#### Task requirements:
The required output consists solely of the lines from the one containing "floor, sockets, neck_ball)" down to the one containing "import math", both included, each quoted exactly.

#### Dataset section:
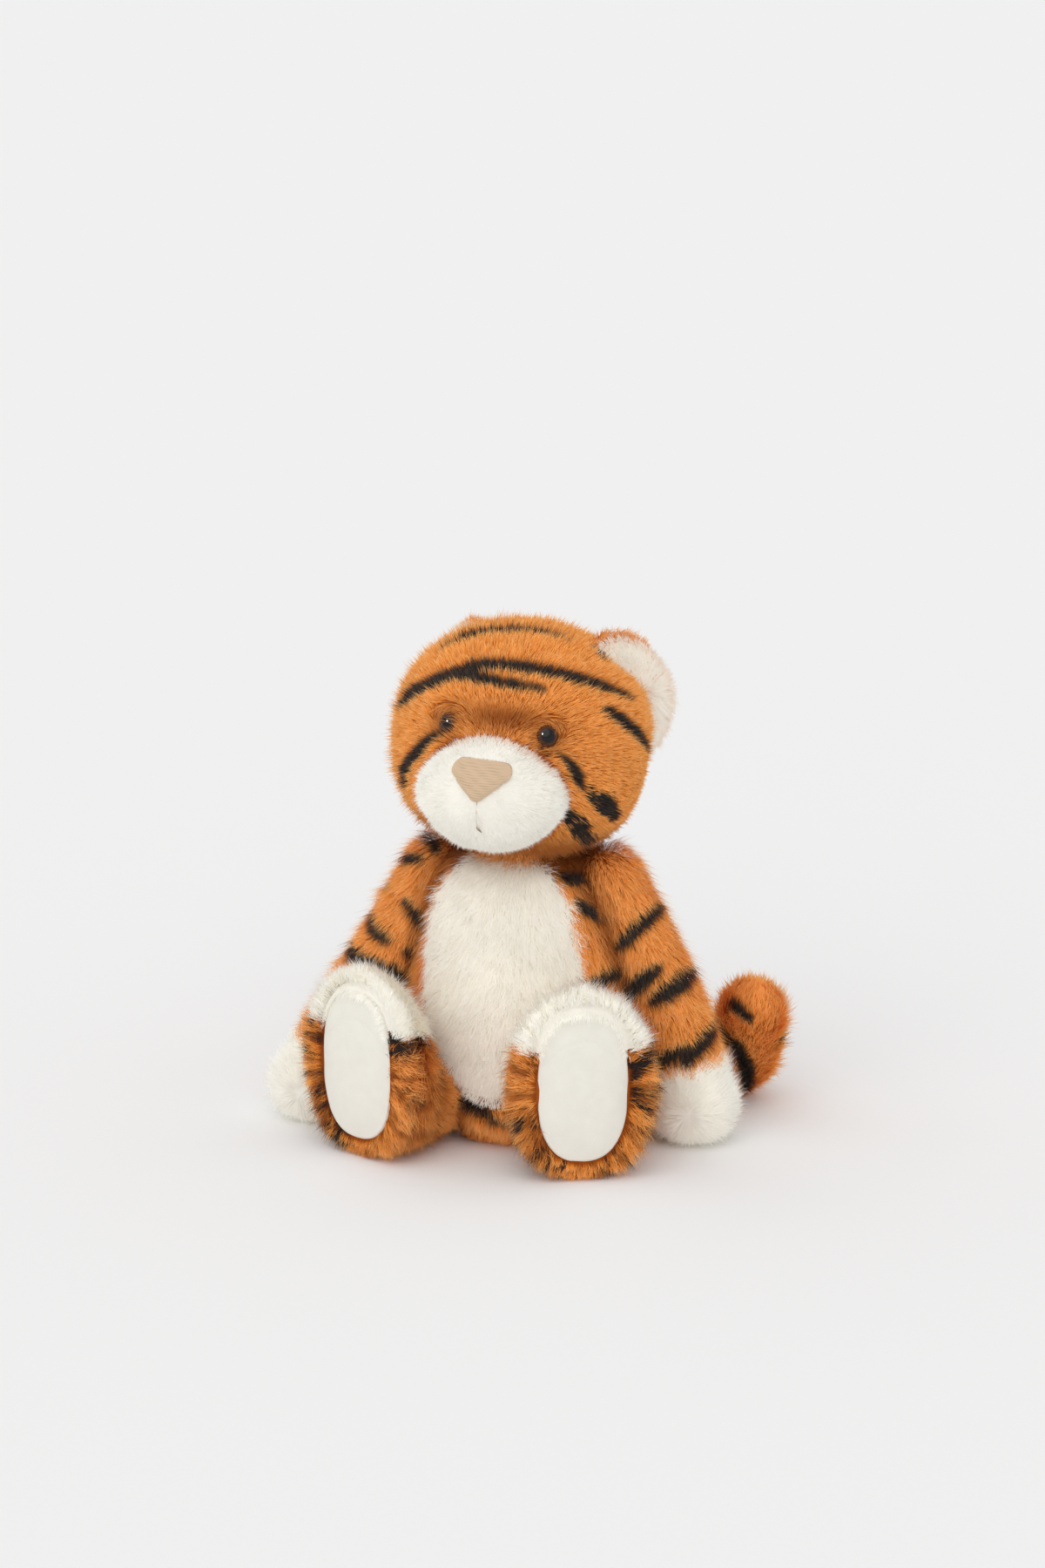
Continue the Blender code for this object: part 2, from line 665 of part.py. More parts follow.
def paw_place(side):
    spread = LEFT_PAW_SPREAD if side == LEFT else RIGHT_PAW_SPREAD
    forward = LEFT_PAW_FORWARD if side == LEFT else RIGHT_PAW_FORWARD
    out = SHOULDER_OUT_SHARE * TORSO_WIDTH + spread
    return np.array([side * out, -forward, PAW_RADIUS - FLOOR_SINK])


def arm_spine(side):
    """Places down the arm, bowed outwards, and the radius at each."""
    start, end = shoulder_place(side), paw_place(side)
    shares = np.linspace(0, 1, LIMB_RINGS + 2)
    out = np.cross(end - start, Y_AXIS)
    out *= side * np.sign(out[0]) / np.linalg.norm(out)
    bow = LEFT_ELBOW_BOW if side == LEFT else RIGHT_ELBOW_BOW
    spine = start + np.outer(shares, end - start) + np.outer(np.sin(math.pi * shares) * bow, out)
    radii = np.interp(shares, ARM_RADIUS_SHARES,
                      [SHOULDER_RADIUS, UPPER_ARM_RADIUS, WRIST_RADIUS, PAW_RADIUS])
    return spine, radii


def arm_axis(side):
    """The shoulder's axis: turning about it lifts the arm forwards and outwards."""
    lifted = np.array(LIFTED_ARM_SHARES) * (side, 1, 1)
    axis = np.cross(paw_place(side) - shoulder_place(side), lifted)
    return axis / np.linalg.norm(axis)


def shoulder_hollow(side):
    """The space that the arm fills beside the torso, hanging and in its swing."""
    spine, radii = arm_spine(side)
    axis = Vector(arm_axis(side))
    chains = [ball(spine[0], socket_radius(radii[0]))]
    for angle, step in ((0, 4), (0, 2), (ARM_LIFT / 2, 2), (ARM_LIFT, 2)):
        place = Matrix.Rotation(angle, 3, axis) @ Vector(spine[step] - spine[0])
        chains.append(ball(spine[0] + np.array(place), socket_radius(radii[step])))
    return hull_mesh(f"{SIDE_NAMES[side]}_shoulder_hollow", chains)


def make_arm(side, body, fur, white, stuffing, floor):
    spine, radii = arm_spine(side)
    name = SIDE_NAMES[side]
    root, outer, tip = capsule_rings(spine, radii, 0)
    _, inner, inner_tip = capsule_rings(spine, radii, CLOTH)
    filled_root, filled, filled_tip = capsule_rings(spine, radii, CLOTH + GAP + SLACK)
    seam = CAP_RINGS + round(PAW_SEAM_SHARE * (LIMB_RINGS + 1))
    arm_chain = outer[1:seam + 1] + inner[1:seam + 1][::-1]
    outer_seam = seam_gap(outer[seam], outer[seam + 1])
    inner_seam = seam_gap(inner[seam], inner[seam + 1])
    paw_chain = [outer_seam, *outer[seam + 1:], tip, inner_tip, *inner[:seam:-1], inner_seam]
    add_piece(f"{name}_arm_cover", arm_chain, fur, body)
    paw = add_piece(f"{name}_paw_cover", paw_chain, white, body)
    add_piece(f"{name}_arm_filling", [filled_root, *filled, filled_tip], stuffing, body)
    cut([paw], floor)


def hip_place(side):
    out = HIP_OUT_SHARE * TORSO_WIDTH
    return np.array([side * out, -HIP_FORWARD, HIP_RADIUS - FLOOR_SINK])


def hip_heading(side):
    """How far outwards the thigh points."""
    return LEFT_HIP_HEADING if side == LEFT else RIGHT_HIP_HEADING


def leg_section(share):
    """Half width and half height of the leg at a share of its length, without its sole."""
    growth = np.interp(share, *zip((0, 0), *FOOT_GROWTH_SHARES, (1, 1)))
    thigh = np.interp(share, [0, FOOT_GROWTH_SHARES[0][0]], [HIP_RADIUS, THIGH_RADIUS])
    half_width = thigh + (FOOT_WIDTH / 2 - thigh) * growth
    half_height = thigh + (FOOT_HEIGHT / 2 - thigh) * growth
    return half_width, half_height


def leg_ring(side, share, half_width, half_height, lift, shrink):
    """An upright oval across the leg, whose heading turns outwards towards the foot."""
    start = hip_heading(side)
    bend = FOOT_HEADING - start
    heading = start + bend * share
    radius = LEG_LENGTH / bend
    out = HIP_OUT_SHARE * TORSO_WIDTH + radius * (math.cos(start) - math.cos(heading))
    forward = HIP_FORWARD + radius * (math.sin(heading) - math.sin(start))
    across = np.array([math.cos(heading), side * math.sin(heading), 0])
    middle = (side * out, -forward, lift)
    return ring(middle, across, Z_AXIS, half_width - shrink, half_height - shrink, LIMB_SIDES)


def leg_rings(side, shrink):
    """Rings from behind the hip ball to the front rim, which frames the sole."""
    rings = []
    radius = HIP_RADIUS - shrink
    lift = HIP_RADIUS - FLOOR_SINK
    start = hip_heading(side)
    heading = np.array([side * math.sin(start), -math.cos(start), 0])
    across = np.array([math.cos(start), side * math.sin(start), 0])
    for step in range(1, CAP_RINGS + 1):
        angle = math.pi / 2 * step / (CAP_RINGS + 1)
        width = radius * math.sin(angle)
        middle = hip_place(side) - heading * radius * math.cos(angle)
        rings.append(ring(middle, across, Z_AXIS, width, width, LIMB_SIDES))
    thigh_share = FOOT_GROWTH_SHARES[0][0]
    for share in (0, thigh_share / 2, *[row[0] for row in FOOT_GROWTH_SHARES]):
        half_width, half_height = leg_section(share)
        middle_height = half_height - FLOOR_SINK
        rings.append(leg_ring(side, share, half_width, half_height, middle_height, shrink))
    middle_height = FOOT_HEIGHT / 2 + SOLE_RISE - FLOOR_SINK
    sole_height = SOLE_HEIGHT_SHARE * FOOT_HEIGHT
    rim = CLOTH + GAP
    for share, left in ((FOOT_EDGE_SHARE, CLOTH), (1, 0)):
        rings.append(leg_ring(side, share, SOLE_WIDTH / 2 + rim + left,
                              sole_height / 2 + rim + left / 2, middle_height, shrink))
    root = point(hip_place(side) - heading * radius)
    return root, rings


def make_leg(side, body, fur, white, velour, stuffing, floor):
    name = SIDE_NAMES[side]
    _, outer = leg_rings(side, 0)
    _, inner = leg_rings(side, CLOTH)
    root, filled = leg_rings(side, CLOTH + GAP + SLACK)
    cover_chain = outer[1:] + inner[:0:-1]
    cover = add_piece(f"{name}_leg_cover", cover_chain, fur, body)
    toes = add_piece(f"{name}_toe_cover", cover_chain, white, body)

    reach = LEG_LENGTH + TORSO_WIDTH + FOOT_WIDTH
    toe_seam = TOE_SEAM_SHARE * FOOT_HEIGHT
    top = FOOT_HEIGHT + OVERRUN
    for piece, height, operation in ((cover, toe_seam, "DIFFERENCE"),
                                     (toes, toe_seam + GAP, "INTERSECT")):
        label = f"{piece.name}_zone"
        chain = box_chain((-reach, -2 * reach, height), (reach, reach, top))
        combine(piece, add_cutter(label, make_mesh(label, chain)), operation)

    middle_height = FOOT_HEIGHT / 2 + SOLE_RISE - FLOOR_SINK
    heading = np.array([side * math.sin(FOOT_HEADING), -math.cos(FOOT_HEADING), 0])

    def sole_ring(share, forward):
        oval = leg_ring(side, 1, SOLE_WIDTH / 2 * share,
                        SOLE_HEIGHT_SHARE * FOOT_HEIGHT / 2 * share, middle_height, 0)
        return oval + heading * forward

    back = sole_ring(1, -CLOTH)
    front = sole_ring(0.6, SOLE_BULGE)
    sole = [point(back.mean(axis=0)), back, sole_ring(1, 0), sole_ring(0.86, 2 * SOLE_BULGE / 3),
            front, point(front.mean(axis=0) + heading * SOLE_BULGE / 5)]
    add_piece(f"{name}_sole", sole, velour, body)

    end = filled[-1] - heading * (CLOTH + GAP)
    filling = add_piece(f"{name}_leg_filling",
                        [root, *filled[:-2], end, point(end.mean(axis=0))], stuffing, body)
    cut([cover], floor)


def tail_spine():
    """Places along the tail: out of the torso's back, along the floor and up in a curl."""
    along = TAIL_RADIUS - FLOOR_SINK
    rows = [(TAIL_ROOT_OUT, TAIL_ROOT_BEHIND, TAIL_ROOT_HEIGHT),
            (TAIL_BEND_OUT, TAIL_BEND_BEHIND, along),
            (TAIL_CURL_OUT, TAIL_CURL_BEHIND, along),
            (TAIL_TIP_OUT, TAIL_TIP_BEHIND, TAIL_TIP_HEIGHT)]
    spine = smooth_rows(rows, TAIL_RINGS)
    spine[:, 2] = np.maximum(spine[:, 2], along)
    return spine


def tail_place():
    return np.array([TAIL_ROOT_OUT, TAIL_ROOT_BEHIND, TAIL_ROOT_HEIGHT])


def tail_directions():
    """The level ways that the tail's root points in its swing."""
    spine = tail_spine()
    way = Vector((spine[1] - spine[0]) * (1, 1, 0)).normalized()
    for angle in (TAIL_FORWARD, 0, TAIL_BACK / 3, 2 * TAIL_BACK / 3, TAIL_BACK):
        yield Matrix.Rotation(angle, 3, "Z") @ way


def make_tail(body, fur, stuffing, floor):
    spine = tail_spine()
    radii = np.interp(np.linspace(0, 1, len(spine)), TAIL_RADIUS_SHARES,
                      [TAIL_ROOT_RADIUS, TAIL_WAIST_RADIUS, TAIL_RADIUS, TAIL_RADIUS,
                       TAIL_TIP_RADIUS])
    _, outer, tip = capsule_rings(spine, radii, 0)
    _, inner, inner_tip = capsule_rings(spine, radii, CLOTH)
    filled_root, filled, filled_tip = capsule_rings(spine, radii, CLOTH + GAP + SLACK)
    cover = add_piece("tail_cover", [*outer[1:], tip, inner_tip, *inner[:0:-1]], fur, body)
    add_piece("tail_filling", [filled_root, *filled, filled_tip], stuffing, body)
    cut([cover], floor)


def swept_mesh(name, middle, radius, directions, reach):
    """The hollow that lets a limb of this radius point along any of the directions."""
    chains = [ball(middle, socket_radius(radius))]
    chains += [ball(np.asarray(middle) + np.asarray(way) * reach, socket_radius(radius))
               for way in directions]
    return hull_mesh(name, chains)


def leg_directions(side):
    """Straight ahead, lifted and hanging, square to the hip's own axis."""
    start = hip_heading(side)
    for angle in (LEG_LIFT, 0, -LEG_DROP):
        level = math.cos(angle)
        yield (side * math.sin(start) * level, -math.cos(start) * level, math.sin(angle))


def main():
    for item in list(bpy.data.objects):
        bpy.data.objects.remove(item, do_unlink=True)

    fur = make_material("orange_plush", "C8702A", 0.95)
    cream = make_material("cream_plush", "EDE8DA", 0.95)
    white = make_material("white_plush", "F5F3EC", 0.95)
    velour = make_material("cream_velour", "EFEDE4", 0.85)
    nose_cloth = make_material("beige_velour", "C9B29A", 0.85)
    thread = make_material("dark_thread", "4A3A30", 0.70)
    gloss = make_material("dark_bead", "1C120D", 0.08)
    plastic = make_material("white_plastic", "E8E8E4", 0.40)
    stuffing = make_material("stuffing", "F2F2F0", 1.00)
    sack = make_material("pouch_cloth", "DAD4C6", 0.90)

    torso = add_body("torso_body", (0, 0, 0))
    neck = add_body("neck_body", neck_place())
    head = add_body("head_body", neck_place())
    tail = add_body("tail_body", tail_place())

    reach = 2 * (TORSO_WIDTH + RIGHT_PAW_SPREAD)
    floor = add_cutter("floor", make_mesh("floor", box_chain((-reach, -reach, -OVERRUN),
                                                             (reach, reach, 0))))
    neck_ball = add_cutter("neck_hollow", make_mesh(
        "neck_hollow", ball(neck_place(), socket_radius(NECK_RADIUS))))
    sockets = [add_cutter("tail_hollow", swept_mesh(
        "tail_hollow", tail_place(), TAIL_ROOT_RADIUS, tail_directions(), TAIL_ROOT_RADIUS))]
    for side in (LEFT, RIGHT):
        shoulder = add_body(f"{SIDE_NAMES[side]}_arm_body", shoulder_place(side))
        hip = add_body(f"{SIDE_NAMES[side]}_leg_body", hip_place(side))
        make_arm(side, shoulder, fur, white, stuffing, floor)
        make_leg(side, hip, fur, white, velour, stuffing, floor)
        sockets.append(add_cutter(f"{SIDE_NAMES[side]}_shoulder_hollow", shoulder_hollow(side)))
        label = f"{SIDE_NAMES[side]}_hip_hollow"
        sockets.append(add_cutter(label, swept_mesh(
            label, hip_place(side), HIP_RADIUS, leg_directions(side), LEG_LENGTH)))

    make_torso(torso, fur, cream, stuffing, sack, floor, sockets, neck_ball)
    add_piece("neck_filling", turned_ball(neck_place(), NECK_RADIUS), stuffing, neck)
    make_head(head, fur, white, nose_cloth, thread, gloss, plastic, stuffing, neck_ball)
    make_tail(tail, fur, stuffing, floor)


main()
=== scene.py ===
"""A seated plush tiger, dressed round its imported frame: pile fabric, velour, thread and beads.

Laid out as an add-on. The main function registers the classes and makes every piece in order.
Lengths are metres. The toy looks along -Y, its own left is +X, and the floor is Z = 0.
"""
import json
import math

import bpy
import numpy as np
from bpy.props import FloatProperty, FloatVectorProperty, IntProperty, PointerProperty
from mathutils import Matrix, Vector


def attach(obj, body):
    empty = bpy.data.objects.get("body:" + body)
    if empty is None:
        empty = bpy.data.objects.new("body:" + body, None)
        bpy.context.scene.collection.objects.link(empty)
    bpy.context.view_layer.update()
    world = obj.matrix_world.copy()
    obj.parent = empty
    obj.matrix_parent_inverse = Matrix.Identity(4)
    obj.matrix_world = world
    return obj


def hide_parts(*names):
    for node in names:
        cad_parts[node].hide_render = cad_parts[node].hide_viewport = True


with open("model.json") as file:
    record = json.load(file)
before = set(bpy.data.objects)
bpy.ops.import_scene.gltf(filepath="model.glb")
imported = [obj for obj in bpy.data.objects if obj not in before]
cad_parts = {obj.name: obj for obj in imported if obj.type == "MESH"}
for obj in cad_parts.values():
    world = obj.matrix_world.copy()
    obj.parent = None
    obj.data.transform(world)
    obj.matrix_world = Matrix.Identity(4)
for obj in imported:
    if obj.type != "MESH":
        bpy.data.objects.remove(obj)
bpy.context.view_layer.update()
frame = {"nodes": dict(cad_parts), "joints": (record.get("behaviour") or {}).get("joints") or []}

bl_info = {
    "name": "Plush Tiger",
    "version": (1, 0, 0),
    "blender": (4, 5, 0),
    "location": "3D View > Sidebar > Plush Tiger",
    "description": "Makes a seated plush tiger with real pile, stripes, soles, nose and bead eyes",
    "category": "Object",
}

X_AXIS = np.array([1.0, 0.0, 0.0])
Y_AXIS = np.array([0.0, 1.0, 0.0])
Z_AXIS = np.array([0.0, 0.0, 1.0])
LEFT, RIGHT = 1, -1
SIDE_NAMES = {LEFT: "left", RIGHT: "right"}
JOINTS = {joint["name"]: joint for joint in frame["joints"]}


# Colours and properties

def linear(hex_colour):
    """sRGB hex to linear light: each channel is divided by 12.92 or raised to 2.4."""
    channels = [int(hex_colour[i:i + 2], 16) / 255 for i in (0, 2, 4)]
    return tuple(c / 12.92 if c <= 0.04045 else ((c + 0.055) / 1.055) ** 2.4 for c in channels)


def length(name, text, default):
    return FloatProperty(name=name, description=text, default=default, min=0.0,
                         unit="LENGTH", precision=4)


def colour(name, text, hex_colour):
    return FloatVectorProperty(name=name, description=text, default=linear(hex_colour),
                               size=3, min=0.0, max=1.0, subtype="COLOR")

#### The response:
    make_torso(torso, fur, cream, stuffing, sack, floor, sockets, neck_ball)
    add_piece("neck_filling", turned_ball(neck_place(), NECK_RADIUS), stuffing, neck)
    make_head(head, fur, white, nose_cloth, thread, gloss, plastic, stuffing, neck_ball)
    make_tail(tail, fur, stuffing, floor)


main()
=== scene.py ===
"""A seated plush tiger, dressed round its imported frame: pile fabric, velour, thread and beads.

Laid out as an add-on. The main function registers the classes and makes every piece in order.
Lengths are metres. The toy looks along -Y, its own left is +X, and the floor is Z = 0.
"""
import json
import math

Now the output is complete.